We have closed the Senai toll, too. We paid RM320 million in compensation. And in Port Dickson, we have asked PLUS to buy over the Seremban-Port Dickson stretch. They call it a ‘rugi’ (loss) road — in a day you have only 300 cars using it.
Q: Coming to the MIC, recently Pas launched an Indian wing to attract Indian voters. Keadilan has brought in businessman Datuk N. Nallakarupan and is making an effort to shore up its Indian wing. Do you think this will influence the Indians and the community’s voting pattern at the next election?
A: We have seen this before. Many Opposition parties have launched their Indian wings but eventually they come to nothing.
The MIC has a strong connection with the people. We care for the people because we are with them everyday. Our communication with them is direct.
We have created a new style of political approach. If it is just talking on the platform and walking away, it doesn’t amount to anything. On the question of Pas opening up an Indian wing, I am amazed by it.
The Barisan Nasional is so successful because it has made the people think as one, to be together while they live their own cultures.
I don’t think any Pas leader has ever openly announced that it will allow others the liberty of having their own culture, their religion. And even if they say: "Yes, we will allow it," they will put a rope around it and start pulling.
Q: You don’t anticipate any problem from Pas forming an Indian wing?
A: No, I don’t think the Malaysian Indians will trust them.
Q: Do you think the DAP is a problem to the MIC?
A: Their group of Indians have reached a certain level of awareness. They know that the DAP is just about six or seven people. No other Indian can come up in the DAP. Karpal Singh is very strong, that’s how he has survived. And M. Kulasegaran (Ipoh Barat MP) is trying to catch up with Karpal. Wherever they contest, we know how to deal with them.
Q: Last year was a good year for you, you finally got a team where everyone is with you. How is your new deputy doing? Are you happy with him and the team?
A: I have a free heart now. I don’t have to keep one eye open all the time for fear that the man sleeping beside me will stab me... That is important. They are very obedient, they take directives, they work, do their own planning and carry on with their work, which enhances my own work.

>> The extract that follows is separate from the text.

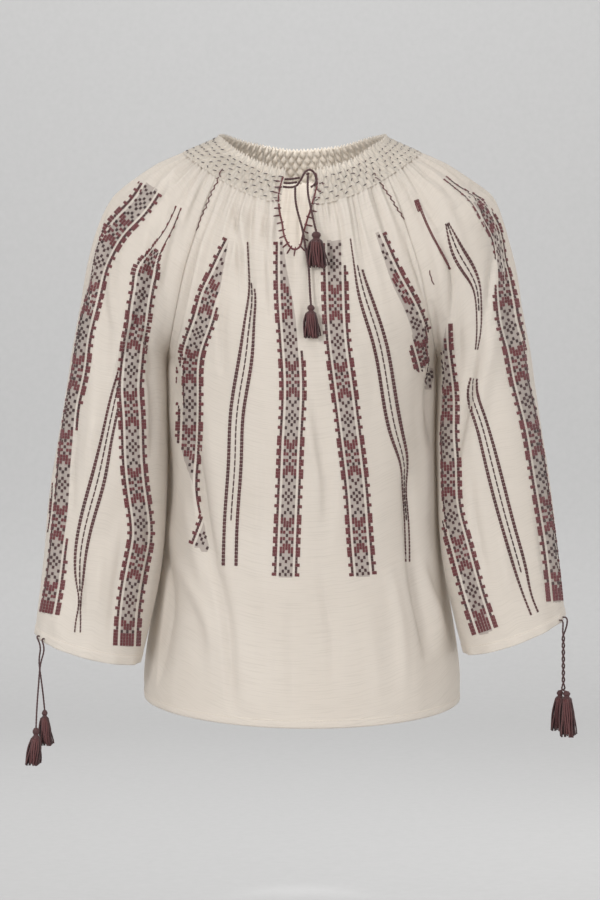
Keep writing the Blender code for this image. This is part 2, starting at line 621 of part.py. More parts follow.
def cut_slit(collection, cutters):
    """Drop-shaped slit through the front wall only."""
    curve = bpy.data.curves.new("slit_cutter_outline", "CURVE")
    curve.dimensions = "2D"
    curve.fill_mode = "BOTH"
    curve.extrude = SLIT_CUTTER_REACH
    path = curve.splines.new("POLY")
    path.points.add(len(SLIT_OUTLINE) - 1)
    for point, (x, z) in zip(path.points, SLIT_OUTLINE):
        point.co = (x, z, 0.0, 1.0)
    path.use_cyclic_u = True
    guide = bpy.data.objects.new("slit_cutter_guide", curve)
    guide.location = (0.0, SLIT_CUTTER_Y, 0.0)
    guide.rotation_euler = (0.5 * math.pi, 0.0, 0.0)
    cutters.objects.link(guide)
    bpy.context.view_layer.update()
    placed = guide.matrix_world.copy()
    ready = guide.evaluated_get(bpy.context.evaluated_depsgraph_get())
    mesh = bpy.data.meshes.new_from_object(ready)
    bm = bmesh.new()
    bm.from_mesh(mesh)
    bmesh.ops.remove_doubles(bm, verts=bm.verts, dist=0.00001)
    bmesh.ops.recalc_face_normals(bm, faces=bm.faces)
    bm.to_mesh(mesh)
    bm.free()
    bpy.data.objects.remove(guide, do_unlink=True)
    cutter = bpy.data.objects.new("slit_cutter", mesh)
    cutter.matrix_world = placed
    cutter.hide_render = True
    cutter.display_type = "WIRE"
    cutters.objects.link(cutter)
    front = collection.objects["front"]
    cut = front.modifiers.new("slit", "BOOLEAN")
    cut.operation = "DIFFERENCE"
    cut.solver = "EXACT"
    cut.object = cutter


def build_cord(name, points, diameter, step, look, collection):
    """Round cord along the smooth curve through its route."""
    places = smooth_route(points, step)
    curve = bpy.data.curves.new(name, "CURVE")
    curve.dimensions = "3D"
    curve.bevel_depth = 0.5 * diameter
    curve.bevel_resolution = 2
    curve.use_fill_caps = True
    path = curve.splines.new("POLY")
    path.points.add(len(places) - 1)
    for point, place in zip(path.points, places):
        point.co = (place[0], place[1], place[2], 1.0)
    curve.materials.append(look)
    collection.objects.link(bpy.data.objects.new(name, curve))


def casing_exit(name, place):
    """Point on the outside of a cuff's casing, and its outward direction."""
    side, shoulder, lean, rise_outside = SLEEVE_SIDES[name]
    stations = CASING_EXIT + np.array([-0.1, 0.0, 0.1])
    across = place + np.array([-0.03, 0.0, 0.03])
    grid = sleeve_grid(stations, across, shoulder, lean, rise_outside)
    normal = grid_normals(grid)[1, 1]
    columns = np.linspace(-1.0, 1.0, 2 * GATHERS[name][0] + 1)
    puckers = cuff_puckers_at(stations[1:2], columns)[0]
    rise = np.interp(place, columns, puckers) + 0.5 * (CASING_WALL - CLOTH)
    point = grid[1, 1] + normal * rise
    turn = np.array([side, 1.0, 1.0])
    return point * turn, normal * turn


def cuff_route(name, place, offsets):
    """Cord that leaves the casing and hangs beside the cuff."""
    point, normal = casing_exit(name, place)
    start = point + normal * CAP_GAP
    bend = point + normal * 4.0 * CAP_GAP
    return [tuple(start), tuple(bend)] + [tuple(start + np.array(step)) for step in offsets]


def twisted_route(name, place, phase):
    """One of the two cords that wind round each other below the left cuff."""
    side = SLEEVE_SIDES[name][0]
    point, normal = casing_exit(name, place)
    middle, outward = casing_exit(name, TWIST_PLACE)
    start = middle + outward * 2.0 * CUFF_CORD_DIAMETER
    axis = start + np.array([TWIST_OUT[0] * side, TWIST_OUT[1], -TWIST_DROP])
    points = [tuple(point + normal * CAP_GAP), tuple(point + normal * 4.0 * CAP_GAP)]
    for f in np.linspace(0.0, 1.0, 35):
        turn = math.pi * (phase - 0.5) + 2.0 * math.pi * TWIST_TURNS * f
        open_end = LEFT_TASSEL_SPREAD * max(0.0, (f - 0.9) / 0.1) ** 2
        reach = TWIST_RADIUS + open_end
        offset = np.array([reach * math.cos(turn), reach * math.sin(turn), -TWIST_LENGTH * f])
        points.append(tuple(axis + offset))
    return points


def seat_below(route, diameter):
    """Place for a tassel's top just under the end of its cord."""
    end = np.array(route[-1])
    run = end - np.array(route[-2])
    run /= np.linalg.norm(run)
    tilt = math.hypot(run[0], run[1])
    return (end[0], end[1], end[2] - 0.5 * diameter * tilt - 1.5 * SEAM_GAP)


def build_tassel(name, row, seat, look, collection):
    """Bound head with strands that grow out of its lower face."""
    cord, head, skirt, half_width, lean, forward = row
    root = 0.62 * half_width
    profile = [
        (0.0016, 0.0), (0.62 * root, -0.14 * head), (0.80 * root, -0.42 * head),
        (0.62 * root, -0.66 * head), (0.70 * root, -0.80 * head), (root, -head),
    ]
    bm = bmesh.new()
    rings = []
    for radius, level in profile:
        ring = []
        for k in range(TASSEL_SIDES):
            turn = 2.0 * math.pi * k / TASSEL_SIDES
            ring.append(bm.verts.new((radius * math.cos(turn), radius * math.sin(turn), level)))
        rings.append(ring)
    inner_ring = []
    for k in range(TASSEL_SIDES):
        turn = 2.0 * math.pi * k / TASSEL_SIDES
        reach = 0.56 * root
        inner_ring.append(bm.verts.new((reach * math.cos(turn), reach * math.sin(turn), -head)))
    middle = bm.verts.new((0.0, 0.0, -head))
    bm.faces.new(rings[0][::-1])
    strands = []
    for k in range(TASSEL_SIDES):
        n = (k + 1) % TASSEL_SIDES
        for low, high in zip(rings[1:], rings[:-1]):
            bm.faces.new([high[k], high[n], low[n], low[k]])
        strands.append(bm.faces.new([rings[-1][k], rings[-1][n], inner_ring[n], inner_ring[k]]))
        strands.append(bm.faces.new([inner_ring[k], inner_ring[n], middle]))
    bmesh.ops.recalc_face_normals(bm, faces=bm.faces)
    bmesh.ops.inset_individual(bm, faces=strands, thickness=STRAND_GAP)
    grown = bmesh.ops.extrude_discrete_faces(bm, faces=strands)["faces"]
    for k, face in enumerate(grown):
        place = face.calc_center_median()
        spread = 0.96 * half_width / root
        length = skirt * (0.93 + 0.07 * math.cos(1.7 * k))
        away = Vector((place.x * spread, place.y * spread * TASSEL_FLATNESS, 0.0))
        for vert in face.verts:
            local = (vert.co - place) * 0.85
            vert.co = away + local + Vector((lean, forward, -head - length))
    mesh = mesh_from(bm, name)
    mesh.shade_smooth()
    mesh.set_sharp_from_angle(angle=math.radians(40.0))
    made = add_object(name, mesh, look, collection)
    made.location = seat


def build_knot(look, collection):
    """Knot of the tie beside the right lip."""
    bm = bmesh.new()
    bmesh.ops.create_uvsphere(bm, u_segments=10, v_segments=7, radius=1.0)
    bmesh.ops.scale(bm, vec=KNOT_HALF_SIZE, verts=bm.verts)
    mesh = mesh_from(bm, "tie_knot")
    mesh.shade_smooth()
    knot = add_object("tie_knot", mesh, look, collection)
    knot.location = KNOT_PLACE


def main():
    for old in list(bpy.data.objects):
        bpy.data.objects.remove(old, do_unlink=True)
    blouse = bpy.data.collections.new("embroidered_blouse")
    cutters = bpy.data.collections.new("cutters")
    bpy.context.scene.collection.children.link(blouse)
    bpy.context.scene.collection.children.link(cutters)
    looks = {
        "cotton": material("cotton_cloth", COTTON_COLOUR, 0.85),
        "smock": material("smocked_cotton", SMOCK_COLOUR, 0.88),
        "thread": material("burgundy_thread", THREAD_COLOUR, 0.75),
    }
    build_panels(looks, blouse)
    build_smocking(looks["smock"], blouse)
    cut_slit(blouse, cutters)
    routes = dict(TIE_ROUTES)
    for name, (sleeve, place, offsets) in CUFF_ROUTES.items():
        routes[name] = cuff_route(sleeve, place, offsets)
    for name, (sleeve, place, phase) in TWISTED_CORDS.items():
        routes[name] = twisted_route(sleeve, place, phase)
    for name, route in routes.items():
        diameter = TIE_DIAMETER if name in TIE_ROUTES else CUFF_CORD_DIAMETER
        step = TWIST_STEP if name in TWISTED_CORDS else CORD_STEP * diameter
        build_cord(name, route, diameter, step, looks["thread"], blouse)
    build_knot(looks["thread"], blouse)
    for name, row in TASSELS.items():
        diameter = TIE_DIAMETER if row[0] in TIE_ROUTES else CUFF_CORD_DIAMETER
        build_tassel(name, row, seat_below(routes[row[0]], diameter), looks["thread"], blouse)


main()
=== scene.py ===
# %% [markdown]
# # Ie, an embroidered Romanian peasant blouse
#
# The blouse is cotton voile, gathered into a smocked neck, with raglan sleeves, a laced slit and
# bands of counted stitches. It is shown filled out as worn, with its real size from the frame.
# Every panel of cloth here is a thin shell on the same form as its solid, so this lesson repeats
# the few tables that shape the solids and adds what thread and cloth do on top of them.

# %% Load the frame
import math
import bpy
import numpy as np
from mathutils import Matrix, Vector, bvhtree, noise


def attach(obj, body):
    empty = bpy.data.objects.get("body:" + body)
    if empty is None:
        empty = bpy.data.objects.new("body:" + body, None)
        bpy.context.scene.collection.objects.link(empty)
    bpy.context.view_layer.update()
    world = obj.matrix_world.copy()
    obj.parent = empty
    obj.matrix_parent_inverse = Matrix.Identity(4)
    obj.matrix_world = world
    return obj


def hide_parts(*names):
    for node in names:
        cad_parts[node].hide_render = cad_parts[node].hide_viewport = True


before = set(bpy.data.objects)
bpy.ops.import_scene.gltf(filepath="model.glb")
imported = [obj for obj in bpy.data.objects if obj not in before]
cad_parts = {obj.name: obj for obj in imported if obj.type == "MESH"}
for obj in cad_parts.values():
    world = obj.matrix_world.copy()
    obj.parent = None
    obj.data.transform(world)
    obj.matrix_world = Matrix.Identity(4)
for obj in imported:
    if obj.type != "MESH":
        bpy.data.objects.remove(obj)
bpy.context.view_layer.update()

# %% [markdown]
# ## The camera
#
# The photograph looks straight at the middle of the blouse from a long way off, so the lens is
# long. One picture dot is 1.1 mm at the plane of the sleeves. The same two facts turn a place
# in the picture into a place on the blouse, which is how the bands and creases below are set.

# %% Camera and picture scale
CAMERA_DISTANCE = 3.2  # metres in front of the plane of the sleeves
PICTURE_SCALE = 0.0011  # metres a dot at that plane
PICTURE_MIDDLE = (300.0, 450.0)
VIEW_MIDDLE = (-0.0022, -0.3135)
PICTURE_HEIGHT = 900 * PICTURE_SCALE
SENSOR = 36.0

camera_data = bpy.data.cameras.new("camera")
camera_data.sensor_width = SENSOR
camera_data.lens = SENSOR * CAMERA_DISTANCE / PICTURE_HEIGHT
camera_data.clip_end = 30.0
camera = bpy.data.objects.new("camera", camera_data)
camera.location = (VIEW_MIDDLE[0], -CAMERA_DISTANCE, VIEW_MIDDLE[1])
camera.rotation_euler = (0.5 * math.pi, 0.0, 0.0)
bpy.context.scene.collection.objects.link(camera)
bpy.context.scene.camera = camera


def picture_of(points):
    """Where points show in the picture, in dots from its upper left corner."""
    depth = (CAMERA_DISTANCE + points[..., 1]) / CAMERA_DISTANCE
    across = PICTURE_MIDDLE[0] + (points[..., 0] - VIEW_MIDDLE[0]) / (PICTURE_SCALE * depth)
    down = PICTURE_MIDDLE[1] - (points[..., 2] - VIEW_MIDDLE[1]) / (PICTURE_SCALE * depth)
    return np.stack([across, down], axis=-1)


print("lens:", round(camera_data.lens, 1), "mm")

# %% [markdown]
# ## Small helpers for meshes and materials
#
# Colours are written as the screen shows them, so one function turns them into the linear
# values that the shader wants. One function adds a node, sets it and links it.

# %% Helpers
def linear(hex_colour):
    """Linear colour from an sRGB hex value."""
    parts = [int(hex_colour[i:i + 2], 16) / 255.0 for i in (1, 3, 5)]
    return tuple(c / 12.92 if c <= 0.04045 else ((c + 0.055) / 1.055) ** 2.4 for c in parts) + (1.0,)


def add_node(tree, kind, settings=None, values=None, links=None):
    """Add a node with its settings, socket values and links from other nodes' sockets."""
    node = tree.nodes.new(kind)
    for name, value in (settings or {}).items():
        setattr(node, name, value)
    for socket, value in (values or {}).items():
        node.inputs[socket].default_value = value
    for socket, source in (links or {}).items():
        tree.links.new(source, node.inputs[socket])
    return node


def new_material(name, roughness, sheen=0.0, ior=1.46):
    """A material with its shader, and constants set on the shader's own sockets."""
    made = bpy.data.materials.new(name)
    made.use_nodes = True
    shader = made.node_tree.nodes["Principled BSDF"]
    shader.inputs["Roughness"].default_value = roughness
    shader.inputs["IOR"].default_value = ior
    shader.inputs["Sheen Weight"].default_value = sheen
    shader.inputs["Sheen Roughness"].default_value = 0.5
    return made, made.node_tree, shader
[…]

My programme is large. I’ll be all over the country doing this and that. These people come and support me at all times and they themselves do a lot of work. Like (deputy MIC president Datuk G.) Palanivel, who does a lot of work on his own. At times, when I need to discuss certain things with them, with one signal and they are there. They will come out with what they have on their minds.
Q: You are happiest now as MIC president?
A: Yes. (with a big smile)
Q: On Thursday, at the Central Working Committee meeting, you talked about the coming general election. How many incumbents are you thinking of replacing?
A: I can’t tell you that. We have a majority of new fellows, except for a few veterans. I’ve contested seven times. The rest are two- or three-term representatives. Palanivel has contested since 1990.
Q: Some of the state exco members have been around for long. Why is that?
A: You see, the veterans work very fast. You tell them to do something, they can get the work done through the state government. The new ones often lack certain things. But generally, all of them co-operate very well.
Q: You said you have created a new style of approach with Indians. What is that?
A: Our communication with them is direct. Take me for instance. When I switch on my handphone in the mornings, there will be over a hundred calls from people trying to communicate their needs. When I am in the car, I am busy attending to calls and handling problems faced by ordinary people.
For example, husbands running away is a common problem. If a woman is left to fend for herself, she will come to the MIC for help. These are the things that only the MIC can take to the government, can get assistance from the Welfare Department.
We also provide our own assistance. One year, I think we spend nearly RM5 million on the ordinary people. And every Tuesday morning, we open our headquarters and I sit there to listen to them directly.